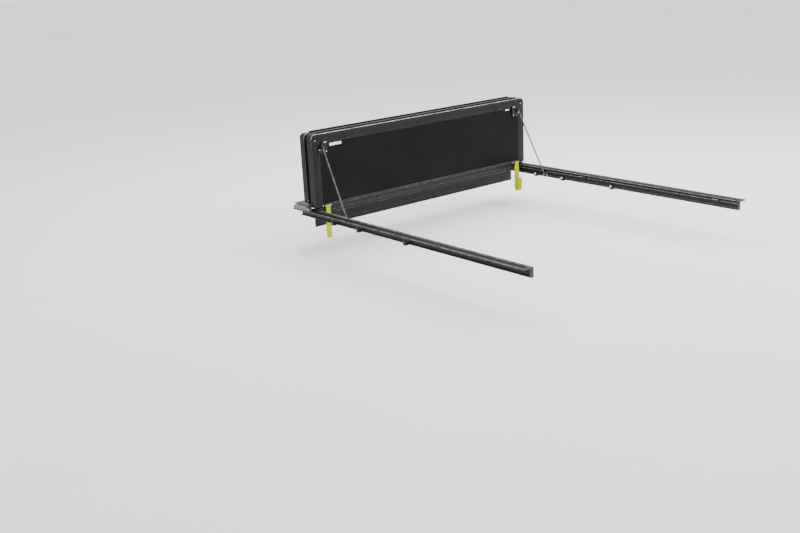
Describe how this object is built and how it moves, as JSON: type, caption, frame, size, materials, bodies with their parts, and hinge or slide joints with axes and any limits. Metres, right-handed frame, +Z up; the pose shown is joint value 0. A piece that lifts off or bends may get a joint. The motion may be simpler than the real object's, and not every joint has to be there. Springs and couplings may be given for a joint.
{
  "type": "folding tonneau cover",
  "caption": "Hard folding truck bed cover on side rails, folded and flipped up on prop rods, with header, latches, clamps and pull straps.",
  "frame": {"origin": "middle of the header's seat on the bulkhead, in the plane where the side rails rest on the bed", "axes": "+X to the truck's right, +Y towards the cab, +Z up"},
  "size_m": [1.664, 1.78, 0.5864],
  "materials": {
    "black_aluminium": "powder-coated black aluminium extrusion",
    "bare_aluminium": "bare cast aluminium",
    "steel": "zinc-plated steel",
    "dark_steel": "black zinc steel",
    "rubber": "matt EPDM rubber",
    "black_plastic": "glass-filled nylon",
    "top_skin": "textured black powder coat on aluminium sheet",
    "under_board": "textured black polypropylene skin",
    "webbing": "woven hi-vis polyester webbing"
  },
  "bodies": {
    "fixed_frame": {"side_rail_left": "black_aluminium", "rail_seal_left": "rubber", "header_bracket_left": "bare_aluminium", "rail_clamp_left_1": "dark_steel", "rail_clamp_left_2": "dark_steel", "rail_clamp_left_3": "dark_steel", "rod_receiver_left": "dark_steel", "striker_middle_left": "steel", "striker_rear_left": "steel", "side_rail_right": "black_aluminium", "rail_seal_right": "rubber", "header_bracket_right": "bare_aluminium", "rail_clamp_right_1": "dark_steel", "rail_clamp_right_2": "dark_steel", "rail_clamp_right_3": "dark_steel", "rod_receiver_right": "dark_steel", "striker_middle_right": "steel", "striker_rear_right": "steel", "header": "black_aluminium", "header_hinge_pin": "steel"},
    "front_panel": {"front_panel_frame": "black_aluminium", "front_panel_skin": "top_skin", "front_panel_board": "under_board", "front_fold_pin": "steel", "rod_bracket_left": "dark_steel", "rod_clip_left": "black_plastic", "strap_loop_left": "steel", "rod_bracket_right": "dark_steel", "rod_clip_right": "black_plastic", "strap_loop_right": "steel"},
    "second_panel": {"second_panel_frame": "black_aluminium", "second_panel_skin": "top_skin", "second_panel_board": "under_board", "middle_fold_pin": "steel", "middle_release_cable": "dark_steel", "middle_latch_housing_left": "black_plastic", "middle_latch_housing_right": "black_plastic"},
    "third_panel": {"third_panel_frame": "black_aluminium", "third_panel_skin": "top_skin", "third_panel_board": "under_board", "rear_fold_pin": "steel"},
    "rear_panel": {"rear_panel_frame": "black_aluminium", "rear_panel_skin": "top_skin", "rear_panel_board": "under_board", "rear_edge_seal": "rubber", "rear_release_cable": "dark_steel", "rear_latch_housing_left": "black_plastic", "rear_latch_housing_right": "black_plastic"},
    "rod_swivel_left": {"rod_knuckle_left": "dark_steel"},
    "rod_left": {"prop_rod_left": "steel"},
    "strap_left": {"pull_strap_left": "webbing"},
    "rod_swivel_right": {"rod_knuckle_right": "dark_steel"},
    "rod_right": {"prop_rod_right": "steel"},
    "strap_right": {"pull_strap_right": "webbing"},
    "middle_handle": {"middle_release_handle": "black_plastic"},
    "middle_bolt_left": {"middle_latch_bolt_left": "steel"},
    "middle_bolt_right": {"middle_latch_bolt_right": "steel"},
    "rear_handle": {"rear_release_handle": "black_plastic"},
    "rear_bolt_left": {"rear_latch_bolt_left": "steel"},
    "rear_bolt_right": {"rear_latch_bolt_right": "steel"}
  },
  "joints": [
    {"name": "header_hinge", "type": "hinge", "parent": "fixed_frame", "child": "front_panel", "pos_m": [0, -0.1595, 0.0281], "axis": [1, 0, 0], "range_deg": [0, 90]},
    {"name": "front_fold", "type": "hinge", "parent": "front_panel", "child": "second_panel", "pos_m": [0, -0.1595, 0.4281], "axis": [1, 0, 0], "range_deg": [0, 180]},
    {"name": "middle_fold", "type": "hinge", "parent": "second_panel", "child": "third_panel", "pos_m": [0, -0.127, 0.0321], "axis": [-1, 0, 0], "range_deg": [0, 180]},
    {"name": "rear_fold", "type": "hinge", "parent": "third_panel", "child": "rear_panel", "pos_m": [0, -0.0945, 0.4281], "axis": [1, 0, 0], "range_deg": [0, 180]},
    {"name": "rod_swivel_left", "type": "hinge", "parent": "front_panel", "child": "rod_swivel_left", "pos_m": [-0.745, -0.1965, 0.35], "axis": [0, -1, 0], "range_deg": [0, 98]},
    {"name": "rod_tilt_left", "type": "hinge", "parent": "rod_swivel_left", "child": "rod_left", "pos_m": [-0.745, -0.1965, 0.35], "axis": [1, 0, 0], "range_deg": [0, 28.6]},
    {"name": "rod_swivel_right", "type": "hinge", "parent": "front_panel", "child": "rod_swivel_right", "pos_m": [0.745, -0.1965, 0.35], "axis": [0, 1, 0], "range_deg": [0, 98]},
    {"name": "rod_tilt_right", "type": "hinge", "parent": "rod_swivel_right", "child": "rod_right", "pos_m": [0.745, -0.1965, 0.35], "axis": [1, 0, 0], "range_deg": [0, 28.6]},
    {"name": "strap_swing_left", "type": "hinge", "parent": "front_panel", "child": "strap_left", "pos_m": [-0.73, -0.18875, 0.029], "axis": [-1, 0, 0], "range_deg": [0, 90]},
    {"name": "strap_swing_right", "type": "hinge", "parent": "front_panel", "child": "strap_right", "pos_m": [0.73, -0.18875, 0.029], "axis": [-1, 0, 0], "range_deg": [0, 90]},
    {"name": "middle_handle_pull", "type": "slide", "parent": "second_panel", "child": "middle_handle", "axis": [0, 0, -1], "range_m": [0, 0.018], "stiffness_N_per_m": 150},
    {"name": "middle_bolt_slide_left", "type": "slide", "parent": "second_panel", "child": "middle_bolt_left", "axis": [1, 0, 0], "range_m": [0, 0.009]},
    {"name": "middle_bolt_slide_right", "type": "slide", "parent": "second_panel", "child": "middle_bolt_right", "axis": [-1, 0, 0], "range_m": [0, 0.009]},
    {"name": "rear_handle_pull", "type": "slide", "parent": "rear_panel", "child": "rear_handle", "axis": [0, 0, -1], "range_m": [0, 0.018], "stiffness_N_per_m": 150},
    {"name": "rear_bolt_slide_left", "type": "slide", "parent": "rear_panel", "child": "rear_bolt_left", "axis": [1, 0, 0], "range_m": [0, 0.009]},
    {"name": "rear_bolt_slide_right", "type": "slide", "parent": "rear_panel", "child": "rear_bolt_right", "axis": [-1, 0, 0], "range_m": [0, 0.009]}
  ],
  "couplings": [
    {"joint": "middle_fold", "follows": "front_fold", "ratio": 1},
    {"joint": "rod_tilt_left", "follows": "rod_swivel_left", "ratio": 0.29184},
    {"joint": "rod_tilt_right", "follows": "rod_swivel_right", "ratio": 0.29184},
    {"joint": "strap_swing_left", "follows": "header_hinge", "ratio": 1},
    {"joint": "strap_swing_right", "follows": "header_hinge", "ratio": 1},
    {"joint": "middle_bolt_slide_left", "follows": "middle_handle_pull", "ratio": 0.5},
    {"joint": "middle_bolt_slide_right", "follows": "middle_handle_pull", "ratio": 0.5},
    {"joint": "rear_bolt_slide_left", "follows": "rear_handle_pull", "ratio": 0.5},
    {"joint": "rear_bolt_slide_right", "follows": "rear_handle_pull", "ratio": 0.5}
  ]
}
● ● ● ●
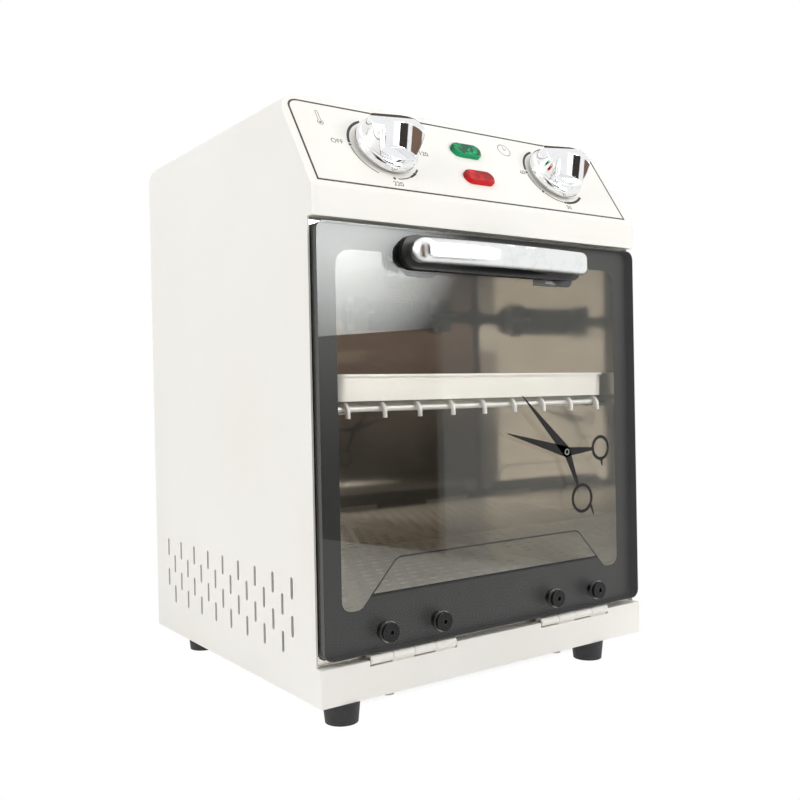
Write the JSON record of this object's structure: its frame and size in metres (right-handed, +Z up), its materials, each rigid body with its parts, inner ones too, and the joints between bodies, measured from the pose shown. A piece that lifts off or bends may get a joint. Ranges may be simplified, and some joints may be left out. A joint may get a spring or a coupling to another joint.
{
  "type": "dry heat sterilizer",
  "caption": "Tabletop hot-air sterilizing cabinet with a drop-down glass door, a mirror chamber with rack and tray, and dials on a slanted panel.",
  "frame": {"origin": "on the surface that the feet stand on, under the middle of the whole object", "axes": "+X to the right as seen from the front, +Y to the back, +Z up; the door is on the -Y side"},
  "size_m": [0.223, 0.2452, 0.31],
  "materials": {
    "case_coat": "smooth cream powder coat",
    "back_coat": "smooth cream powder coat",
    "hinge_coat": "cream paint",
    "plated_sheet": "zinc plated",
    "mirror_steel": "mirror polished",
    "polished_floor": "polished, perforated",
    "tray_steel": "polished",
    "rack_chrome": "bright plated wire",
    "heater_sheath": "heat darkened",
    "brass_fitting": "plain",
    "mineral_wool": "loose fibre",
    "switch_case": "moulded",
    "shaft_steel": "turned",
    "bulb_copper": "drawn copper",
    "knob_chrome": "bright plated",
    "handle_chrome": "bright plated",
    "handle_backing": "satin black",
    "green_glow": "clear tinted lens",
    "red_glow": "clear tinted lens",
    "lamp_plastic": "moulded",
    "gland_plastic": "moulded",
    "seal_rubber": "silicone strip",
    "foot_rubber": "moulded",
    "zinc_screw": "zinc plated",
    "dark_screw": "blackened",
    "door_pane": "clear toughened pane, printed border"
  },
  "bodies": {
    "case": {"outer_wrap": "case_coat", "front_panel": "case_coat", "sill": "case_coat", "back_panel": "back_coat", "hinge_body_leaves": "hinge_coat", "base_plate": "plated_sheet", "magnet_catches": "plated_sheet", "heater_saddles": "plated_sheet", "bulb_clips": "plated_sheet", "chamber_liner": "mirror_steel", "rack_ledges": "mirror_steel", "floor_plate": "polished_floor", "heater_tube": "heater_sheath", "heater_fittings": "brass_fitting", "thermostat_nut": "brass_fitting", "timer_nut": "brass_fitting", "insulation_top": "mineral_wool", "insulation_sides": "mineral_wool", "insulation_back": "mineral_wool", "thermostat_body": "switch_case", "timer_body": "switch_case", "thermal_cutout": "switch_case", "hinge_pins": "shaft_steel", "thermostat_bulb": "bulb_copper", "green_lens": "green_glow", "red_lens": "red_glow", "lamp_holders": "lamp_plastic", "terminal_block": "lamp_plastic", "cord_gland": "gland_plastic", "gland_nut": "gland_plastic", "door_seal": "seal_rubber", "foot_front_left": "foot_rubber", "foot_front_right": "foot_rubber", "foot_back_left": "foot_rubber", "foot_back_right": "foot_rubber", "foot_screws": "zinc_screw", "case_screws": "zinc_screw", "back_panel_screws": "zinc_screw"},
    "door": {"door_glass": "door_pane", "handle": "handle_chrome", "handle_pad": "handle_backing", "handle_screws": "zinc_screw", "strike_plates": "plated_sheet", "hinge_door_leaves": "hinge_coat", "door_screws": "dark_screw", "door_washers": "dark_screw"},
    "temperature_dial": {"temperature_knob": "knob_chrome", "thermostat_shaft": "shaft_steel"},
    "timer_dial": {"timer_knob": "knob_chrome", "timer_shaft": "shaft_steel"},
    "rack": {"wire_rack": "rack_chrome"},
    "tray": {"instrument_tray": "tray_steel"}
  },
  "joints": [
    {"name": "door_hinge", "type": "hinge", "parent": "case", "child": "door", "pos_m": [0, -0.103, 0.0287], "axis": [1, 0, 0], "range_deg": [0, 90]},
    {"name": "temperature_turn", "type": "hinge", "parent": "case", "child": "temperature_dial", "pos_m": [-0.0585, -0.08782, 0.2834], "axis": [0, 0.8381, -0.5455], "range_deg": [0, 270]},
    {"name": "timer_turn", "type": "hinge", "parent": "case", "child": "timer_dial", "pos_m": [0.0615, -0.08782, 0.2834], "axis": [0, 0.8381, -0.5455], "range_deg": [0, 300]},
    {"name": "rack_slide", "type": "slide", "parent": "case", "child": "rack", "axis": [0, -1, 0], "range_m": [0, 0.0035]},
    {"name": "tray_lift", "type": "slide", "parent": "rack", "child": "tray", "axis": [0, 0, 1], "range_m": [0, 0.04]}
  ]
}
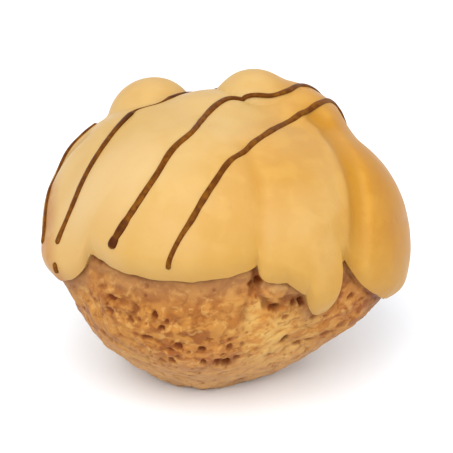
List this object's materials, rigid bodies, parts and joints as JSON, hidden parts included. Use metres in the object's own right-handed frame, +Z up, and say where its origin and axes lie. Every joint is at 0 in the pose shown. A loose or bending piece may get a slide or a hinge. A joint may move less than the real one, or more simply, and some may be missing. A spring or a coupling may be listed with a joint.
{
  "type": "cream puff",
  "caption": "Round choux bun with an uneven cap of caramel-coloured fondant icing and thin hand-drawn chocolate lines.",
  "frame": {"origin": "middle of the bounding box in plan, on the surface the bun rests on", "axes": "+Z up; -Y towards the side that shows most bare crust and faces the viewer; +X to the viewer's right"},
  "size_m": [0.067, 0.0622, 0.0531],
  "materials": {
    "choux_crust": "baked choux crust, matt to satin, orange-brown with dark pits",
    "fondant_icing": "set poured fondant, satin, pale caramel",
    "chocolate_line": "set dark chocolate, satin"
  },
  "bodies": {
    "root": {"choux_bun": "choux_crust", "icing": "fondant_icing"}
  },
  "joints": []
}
● ● ● ●
Where a line contains "loose", copy that line.

> **RESPONSE**:
    "mineral_wool": "loose fibre",
List this object's materials, rigid bodies, parts and joints as JSON, hidden parts included. Use metres in the object's own right-handed frame, +Z up, and say where its origin and axes lie. Every joint is at 0 in the pose shown. A loose or bending piece may get a slide or a hinge. A joint may move less than the real one, or more simply, and some may be missing. A spring or a coupling may be listed with a joint.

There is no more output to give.